Pen’s confusion over language can be illustrated by two passages. The first regards the words “dude” vs. “girl”: “It’s like one second, I should be a better dude. I should stop being such a girly douche, and I should just man up. Then, it’s the opposite: I’m too much of a guy, and it’s not right. I should be a girl, because that’s what I’m supposed to be” (42).
The second passage questions language which offered standard definitions in American English for years, some for centuries, to denote sexual deviancy in general:
“I don’t think of myself as being gay, because that word sounds like it belongs to some guy. Lesbian makes me think of some forty-year-old woman. And queer feels like it can mean anything, but like—am I queer because I like girls, or because I look the way I do? Maybe I don’t know enough words” (65; italics in original)

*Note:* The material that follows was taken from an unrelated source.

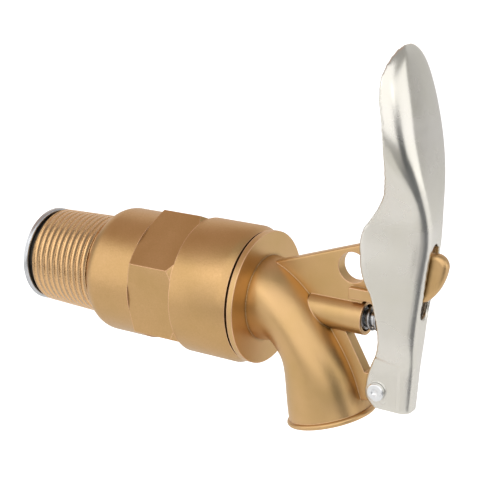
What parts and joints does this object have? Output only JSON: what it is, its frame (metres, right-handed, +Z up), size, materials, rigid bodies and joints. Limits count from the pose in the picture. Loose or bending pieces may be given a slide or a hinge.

Is this novel worth reading? It can be if you must write a report for school. It can be worthwhile if only to illustrate that even transgender authors like Girard will eventually produce novels which support heterosexual normativity. It can even be helpful to show that transgender authors incorrectly presume that they must write pro-abortion works when they should realize that being transgender has nothing to do with abortion, which harms women, kills unborn babies, and alienates fathers—an eminently heterosexual thing for them to consider, which may account for their difficulty in depicting abortion episodes from the real world.
This was the second of five novels I examined for a presentation before a scholarly audience on recent transgender literature and the right-to-life issues. My recommendation is that it is neither worthwhile nor necessary to purchase this novel (especially not from Amazon, which supports pro-abortion politicians), but pro-life readers may want to borrow it from their local libraries instead.